Self-Mentoring VIII ... Insatiable selfish desire for more leads to isolation. But it can be turned around.


Reward for selfishness is loneliness Reward for arrogance is foolishness Reward for greed is emptiness


We live in an era in which grabbing some form of attention, be it positive or negative. And more often than not the people that are seen the most are rather unsavoury. Yet despite their sometimes utterly henious traits, they gain worryingly larrge following which easily ignores all their faults. But what’s their end-game? What do they want? They want “more”; more people in their cult, fuel for their egos, more things to demonstrate their self-perceived superiority. But what these people don’t realise or willingly ignore is the hidden cost. They feel exceptional, invincible. Until the inevitable comes and then what? Who will help you?

Reward for selfishness is loneliness

Who will help someone who thinks only about themselves? Why would anyone risk their well-being for someone who doesn’t care?

Reward for arrogance is foolishness

Why should you need help if you’re so great? How come you’re not capable at delivering your promises despite your miraculous claims?

Reward for greed is emptiness

Who are you trying to impress with all this stuff?

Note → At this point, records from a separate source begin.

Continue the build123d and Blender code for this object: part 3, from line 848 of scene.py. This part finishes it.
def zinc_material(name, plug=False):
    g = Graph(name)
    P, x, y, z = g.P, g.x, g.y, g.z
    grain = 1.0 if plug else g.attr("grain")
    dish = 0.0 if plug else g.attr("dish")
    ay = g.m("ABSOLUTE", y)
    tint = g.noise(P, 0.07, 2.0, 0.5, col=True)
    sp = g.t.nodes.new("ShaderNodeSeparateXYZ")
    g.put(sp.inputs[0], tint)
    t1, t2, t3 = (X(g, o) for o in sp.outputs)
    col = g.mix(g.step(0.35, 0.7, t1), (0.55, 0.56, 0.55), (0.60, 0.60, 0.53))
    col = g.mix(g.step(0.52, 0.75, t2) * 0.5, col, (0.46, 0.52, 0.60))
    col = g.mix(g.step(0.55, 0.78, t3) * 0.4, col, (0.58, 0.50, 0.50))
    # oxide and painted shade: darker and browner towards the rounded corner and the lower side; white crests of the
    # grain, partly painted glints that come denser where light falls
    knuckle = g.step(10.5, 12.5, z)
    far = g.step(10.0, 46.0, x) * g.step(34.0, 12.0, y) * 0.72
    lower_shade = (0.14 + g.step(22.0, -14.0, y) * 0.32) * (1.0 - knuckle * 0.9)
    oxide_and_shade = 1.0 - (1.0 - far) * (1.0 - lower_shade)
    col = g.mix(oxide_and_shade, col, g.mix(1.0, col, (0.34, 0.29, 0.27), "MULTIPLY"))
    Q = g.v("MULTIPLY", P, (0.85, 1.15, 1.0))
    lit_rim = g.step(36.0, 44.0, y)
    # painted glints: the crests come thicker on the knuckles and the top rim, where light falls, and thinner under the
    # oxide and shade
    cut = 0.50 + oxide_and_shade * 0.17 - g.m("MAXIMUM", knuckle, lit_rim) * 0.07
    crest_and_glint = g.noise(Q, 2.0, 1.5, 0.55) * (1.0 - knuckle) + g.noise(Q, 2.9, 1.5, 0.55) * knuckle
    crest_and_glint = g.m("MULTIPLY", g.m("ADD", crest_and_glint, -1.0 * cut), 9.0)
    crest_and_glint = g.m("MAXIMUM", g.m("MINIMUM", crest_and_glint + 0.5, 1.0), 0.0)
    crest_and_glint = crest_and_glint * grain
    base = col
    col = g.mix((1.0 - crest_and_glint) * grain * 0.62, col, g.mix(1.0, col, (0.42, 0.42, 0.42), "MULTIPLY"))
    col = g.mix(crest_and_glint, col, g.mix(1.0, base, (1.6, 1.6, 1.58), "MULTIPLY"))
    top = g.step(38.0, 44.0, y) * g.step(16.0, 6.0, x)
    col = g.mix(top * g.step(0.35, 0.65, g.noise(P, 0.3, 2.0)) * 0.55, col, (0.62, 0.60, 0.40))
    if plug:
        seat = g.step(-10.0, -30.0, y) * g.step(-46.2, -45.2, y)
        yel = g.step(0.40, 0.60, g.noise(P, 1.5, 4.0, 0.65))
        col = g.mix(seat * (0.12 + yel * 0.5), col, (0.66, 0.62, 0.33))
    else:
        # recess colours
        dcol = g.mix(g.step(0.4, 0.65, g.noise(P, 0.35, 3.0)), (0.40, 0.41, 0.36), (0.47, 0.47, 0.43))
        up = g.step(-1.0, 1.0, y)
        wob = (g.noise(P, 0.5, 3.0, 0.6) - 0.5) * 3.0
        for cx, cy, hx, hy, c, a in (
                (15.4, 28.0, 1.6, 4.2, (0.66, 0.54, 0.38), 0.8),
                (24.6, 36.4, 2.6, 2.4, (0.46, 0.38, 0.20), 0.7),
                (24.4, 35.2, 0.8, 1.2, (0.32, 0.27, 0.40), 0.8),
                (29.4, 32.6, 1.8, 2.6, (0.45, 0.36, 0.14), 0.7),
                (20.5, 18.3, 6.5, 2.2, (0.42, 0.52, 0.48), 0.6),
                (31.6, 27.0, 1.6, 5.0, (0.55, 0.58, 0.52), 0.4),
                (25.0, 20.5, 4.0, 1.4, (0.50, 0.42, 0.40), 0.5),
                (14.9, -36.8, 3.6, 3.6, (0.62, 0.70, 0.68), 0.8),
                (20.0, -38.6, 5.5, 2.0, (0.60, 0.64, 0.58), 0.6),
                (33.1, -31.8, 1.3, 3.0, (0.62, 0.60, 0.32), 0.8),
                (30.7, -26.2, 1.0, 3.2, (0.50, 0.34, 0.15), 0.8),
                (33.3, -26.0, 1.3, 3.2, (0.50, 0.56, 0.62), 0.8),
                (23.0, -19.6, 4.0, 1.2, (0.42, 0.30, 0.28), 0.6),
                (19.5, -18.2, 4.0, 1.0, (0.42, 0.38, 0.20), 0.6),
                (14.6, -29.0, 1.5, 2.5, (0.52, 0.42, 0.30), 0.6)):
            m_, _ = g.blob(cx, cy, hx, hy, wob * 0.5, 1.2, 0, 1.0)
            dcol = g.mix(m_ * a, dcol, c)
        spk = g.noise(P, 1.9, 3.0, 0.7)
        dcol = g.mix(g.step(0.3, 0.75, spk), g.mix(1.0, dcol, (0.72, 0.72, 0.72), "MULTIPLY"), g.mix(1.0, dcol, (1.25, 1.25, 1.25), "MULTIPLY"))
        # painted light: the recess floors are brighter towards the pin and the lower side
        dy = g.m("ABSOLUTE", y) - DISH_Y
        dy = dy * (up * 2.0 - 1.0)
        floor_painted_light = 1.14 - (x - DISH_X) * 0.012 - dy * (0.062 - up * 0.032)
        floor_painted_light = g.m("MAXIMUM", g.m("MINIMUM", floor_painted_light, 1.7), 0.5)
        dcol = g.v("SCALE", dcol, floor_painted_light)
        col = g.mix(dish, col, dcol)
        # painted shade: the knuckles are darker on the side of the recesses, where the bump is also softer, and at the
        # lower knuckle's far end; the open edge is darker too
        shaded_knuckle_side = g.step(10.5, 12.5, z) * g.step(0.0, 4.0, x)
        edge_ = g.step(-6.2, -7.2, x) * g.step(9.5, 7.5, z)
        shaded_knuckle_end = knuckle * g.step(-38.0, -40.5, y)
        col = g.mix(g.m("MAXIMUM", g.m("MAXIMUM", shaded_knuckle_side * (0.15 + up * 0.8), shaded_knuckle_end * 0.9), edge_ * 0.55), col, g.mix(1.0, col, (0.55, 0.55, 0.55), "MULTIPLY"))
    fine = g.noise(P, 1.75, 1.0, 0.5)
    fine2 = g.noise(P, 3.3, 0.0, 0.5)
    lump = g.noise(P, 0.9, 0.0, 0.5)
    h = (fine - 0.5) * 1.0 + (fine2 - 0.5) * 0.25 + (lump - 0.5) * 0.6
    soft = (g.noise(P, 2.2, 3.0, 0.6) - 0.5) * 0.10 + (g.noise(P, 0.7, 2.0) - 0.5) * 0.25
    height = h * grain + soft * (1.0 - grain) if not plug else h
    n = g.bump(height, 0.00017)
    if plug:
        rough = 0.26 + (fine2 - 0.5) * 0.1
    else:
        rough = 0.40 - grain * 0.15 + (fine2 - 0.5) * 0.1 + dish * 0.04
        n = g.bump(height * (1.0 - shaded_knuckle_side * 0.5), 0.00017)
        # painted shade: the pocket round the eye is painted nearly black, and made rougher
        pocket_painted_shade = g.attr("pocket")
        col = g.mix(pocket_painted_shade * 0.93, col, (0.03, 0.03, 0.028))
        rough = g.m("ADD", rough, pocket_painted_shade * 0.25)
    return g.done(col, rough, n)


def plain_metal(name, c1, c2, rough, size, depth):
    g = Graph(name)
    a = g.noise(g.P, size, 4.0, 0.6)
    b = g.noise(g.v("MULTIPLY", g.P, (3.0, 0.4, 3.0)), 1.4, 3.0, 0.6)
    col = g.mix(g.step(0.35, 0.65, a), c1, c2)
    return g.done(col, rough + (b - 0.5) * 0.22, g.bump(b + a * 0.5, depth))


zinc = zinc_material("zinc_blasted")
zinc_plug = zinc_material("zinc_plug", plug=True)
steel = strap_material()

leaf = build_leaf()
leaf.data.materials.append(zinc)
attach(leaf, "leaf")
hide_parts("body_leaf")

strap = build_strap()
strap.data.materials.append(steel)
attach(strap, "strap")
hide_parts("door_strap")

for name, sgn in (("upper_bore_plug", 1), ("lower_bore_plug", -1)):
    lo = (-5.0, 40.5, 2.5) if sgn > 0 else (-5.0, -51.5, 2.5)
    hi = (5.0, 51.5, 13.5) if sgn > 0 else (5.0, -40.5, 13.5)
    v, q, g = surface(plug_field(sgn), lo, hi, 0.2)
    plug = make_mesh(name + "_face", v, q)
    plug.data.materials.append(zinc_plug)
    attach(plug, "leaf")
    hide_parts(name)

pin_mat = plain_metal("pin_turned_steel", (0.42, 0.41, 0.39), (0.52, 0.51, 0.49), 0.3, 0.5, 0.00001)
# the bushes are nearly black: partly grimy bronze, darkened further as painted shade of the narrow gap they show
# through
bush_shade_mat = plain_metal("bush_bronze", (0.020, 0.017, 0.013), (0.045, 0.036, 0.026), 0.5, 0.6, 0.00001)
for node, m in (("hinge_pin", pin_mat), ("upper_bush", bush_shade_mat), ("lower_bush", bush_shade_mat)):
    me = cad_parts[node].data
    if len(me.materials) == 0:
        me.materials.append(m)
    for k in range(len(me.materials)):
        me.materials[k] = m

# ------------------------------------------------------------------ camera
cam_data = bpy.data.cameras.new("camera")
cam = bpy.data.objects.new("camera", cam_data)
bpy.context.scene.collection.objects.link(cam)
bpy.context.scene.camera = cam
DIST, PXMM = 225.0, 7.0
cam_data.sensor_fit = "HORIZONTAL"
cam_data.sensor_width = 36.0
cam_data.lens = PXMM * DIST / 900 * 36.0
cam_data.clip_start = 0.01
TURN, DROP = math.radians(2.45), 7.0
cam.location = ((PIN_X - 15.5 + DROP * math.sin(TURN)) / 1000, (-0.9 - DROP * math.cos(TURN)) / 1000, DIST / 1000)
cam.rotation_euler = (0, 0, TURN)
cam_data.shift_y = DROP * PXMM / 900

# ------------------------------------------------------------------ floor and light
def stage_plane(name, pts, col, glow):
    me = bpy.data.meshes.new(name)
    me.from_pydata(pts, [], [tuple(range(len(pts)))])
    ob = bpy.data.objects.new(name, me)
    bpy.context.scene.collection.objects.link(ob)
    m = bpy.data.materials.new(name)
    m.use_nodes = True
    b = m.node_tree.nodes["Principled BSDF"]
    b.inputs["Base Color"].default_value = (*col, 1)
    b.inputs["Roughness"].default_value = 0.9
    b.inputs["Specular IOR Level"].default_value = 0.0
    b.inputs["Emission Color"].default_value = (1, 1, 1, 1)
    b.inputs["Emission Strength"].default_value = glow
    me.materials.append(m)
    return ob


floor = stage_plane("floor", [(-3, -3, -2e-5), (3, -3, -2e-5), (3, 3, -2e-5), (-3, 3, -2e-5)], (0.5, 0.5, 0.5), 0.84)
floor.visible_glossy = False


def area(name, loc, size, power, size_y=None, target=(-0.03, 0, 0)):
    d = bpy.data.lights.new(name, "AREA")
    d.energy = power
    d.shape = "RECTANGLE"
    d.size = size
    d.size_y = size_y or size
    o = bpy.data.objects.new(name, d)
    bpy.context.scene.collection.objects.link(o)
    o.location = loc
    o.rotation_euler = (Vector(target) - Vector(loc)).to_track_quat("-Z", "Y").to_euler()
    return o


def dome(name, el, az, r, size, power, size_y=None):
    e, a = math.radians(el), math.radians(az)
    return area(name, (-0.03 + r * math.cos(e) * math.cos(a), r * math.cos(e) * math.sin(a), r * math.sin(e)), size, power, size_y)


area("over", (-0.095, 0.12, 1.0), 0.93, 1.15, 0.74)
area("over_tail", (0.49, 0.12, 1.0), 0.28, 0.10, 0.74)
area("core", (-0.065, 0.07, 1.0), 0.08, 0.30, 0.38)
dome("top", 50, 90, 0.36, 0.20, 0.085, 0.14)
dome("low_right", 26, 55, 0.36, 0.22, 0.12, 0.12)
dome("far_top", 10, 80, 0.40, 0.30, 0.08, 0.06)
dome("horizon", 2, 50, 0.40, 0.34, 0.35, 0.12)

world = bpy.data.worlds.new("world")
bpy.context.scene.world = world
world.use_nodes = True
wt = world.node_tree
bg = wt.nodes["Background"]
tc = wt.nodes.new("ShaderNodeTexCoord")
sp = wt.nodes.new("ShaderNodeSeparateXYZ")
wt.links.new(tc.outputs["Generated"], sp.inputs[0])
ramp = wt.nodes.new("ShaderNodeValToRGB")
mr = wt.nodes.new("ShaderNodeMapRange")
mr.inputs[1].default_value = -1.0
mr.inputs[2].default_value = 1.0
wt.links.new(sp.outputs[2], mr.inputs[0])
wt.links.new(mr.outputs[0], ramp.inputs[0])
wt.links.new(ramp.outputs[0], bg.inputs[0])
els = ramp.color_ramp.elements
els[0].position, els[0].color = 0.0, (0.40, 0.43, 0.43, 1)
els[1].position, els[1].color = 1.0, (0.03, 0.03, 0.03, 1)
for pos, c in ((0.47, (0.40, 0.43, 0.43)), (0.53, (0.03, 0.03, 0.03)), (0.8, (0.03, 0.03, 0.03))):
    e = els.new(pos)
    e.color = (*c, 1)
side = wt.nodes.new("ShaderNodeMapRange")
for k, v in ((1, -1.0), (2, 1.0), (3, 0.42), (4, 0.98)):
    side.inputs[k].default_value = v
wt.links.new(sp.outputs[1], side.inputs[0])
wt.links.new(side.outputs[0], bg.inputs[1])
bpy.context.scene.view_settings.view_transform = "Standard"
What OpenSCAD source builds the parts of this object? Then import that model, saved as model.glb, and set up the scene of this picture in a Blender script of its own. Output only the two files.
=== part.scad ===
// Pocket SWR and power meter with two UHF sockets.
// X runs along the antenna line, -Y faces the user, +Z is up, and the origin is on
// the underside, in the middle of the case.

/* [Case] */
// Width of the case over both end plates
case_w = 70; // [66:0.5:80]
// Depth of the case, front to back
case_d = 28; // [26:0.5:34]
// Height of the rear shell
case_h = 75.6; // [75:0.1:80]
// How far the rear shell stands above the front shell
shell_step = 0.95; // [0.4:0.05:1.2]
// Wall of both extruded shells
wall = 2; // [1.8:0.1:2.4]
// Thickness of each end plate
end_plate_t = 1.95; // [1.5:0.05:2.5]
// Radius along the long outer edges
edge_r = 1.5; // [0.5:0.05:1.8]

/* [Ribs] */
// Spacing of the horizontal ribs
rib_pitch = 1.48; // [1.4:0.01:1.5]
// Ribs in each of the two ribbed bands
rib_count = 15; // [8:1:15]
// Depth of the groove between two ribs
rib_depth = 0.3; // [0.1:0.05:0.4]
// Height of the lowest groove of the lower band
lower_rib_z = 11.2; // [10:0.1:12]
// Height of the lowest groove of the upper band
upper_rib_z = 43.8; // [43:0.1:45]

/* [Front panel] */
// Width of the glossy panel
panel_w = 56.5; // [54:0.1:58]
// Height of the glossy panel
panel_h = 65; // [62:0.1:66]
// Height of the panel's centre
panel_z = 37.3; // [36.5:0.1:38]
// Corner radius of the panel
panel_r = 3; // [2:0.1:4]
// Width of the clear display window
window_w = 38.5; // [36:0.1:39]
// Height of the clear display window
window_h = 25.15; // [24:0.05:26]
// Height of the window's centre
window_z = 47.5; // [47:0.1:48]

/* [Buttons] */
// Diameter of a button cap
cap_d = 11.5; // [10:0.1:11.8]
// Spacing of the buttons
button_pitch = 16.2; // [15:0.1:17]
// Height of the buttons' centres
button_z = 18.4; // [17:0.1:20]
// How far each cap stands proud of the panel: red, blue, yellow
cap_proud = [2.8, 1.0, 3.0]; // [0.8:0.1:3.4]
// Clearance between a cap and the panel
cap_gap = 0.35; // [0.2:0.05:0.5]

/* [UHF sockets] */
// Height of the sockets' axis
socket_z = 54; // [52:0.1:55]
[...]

What do you have to offer as a person? Who are you?

If ANY of these questions fill you with dread while you’re trying to save your face, congratulations, you’ve been called out. I’ve hit a nerve and it resonates hard. Can you feel the anxiety? The fear of losing everything you have and think you are? Your “perfect” world falling apart like a house made of cards? The realisation that you’re thrown on a busy street and everyone just walks past you? Good, remember that feeling. May it be burnt into your mind because that’s your final reward. And there’s nothing you can do to escape it. You’re doomed.

Or maybe you’re not. Maybe there is hope. Maybe that weird thing that people call compassion actually works. Maybe the thing called kindness isn’t this overly sweet and icky mess but it is actually an investment.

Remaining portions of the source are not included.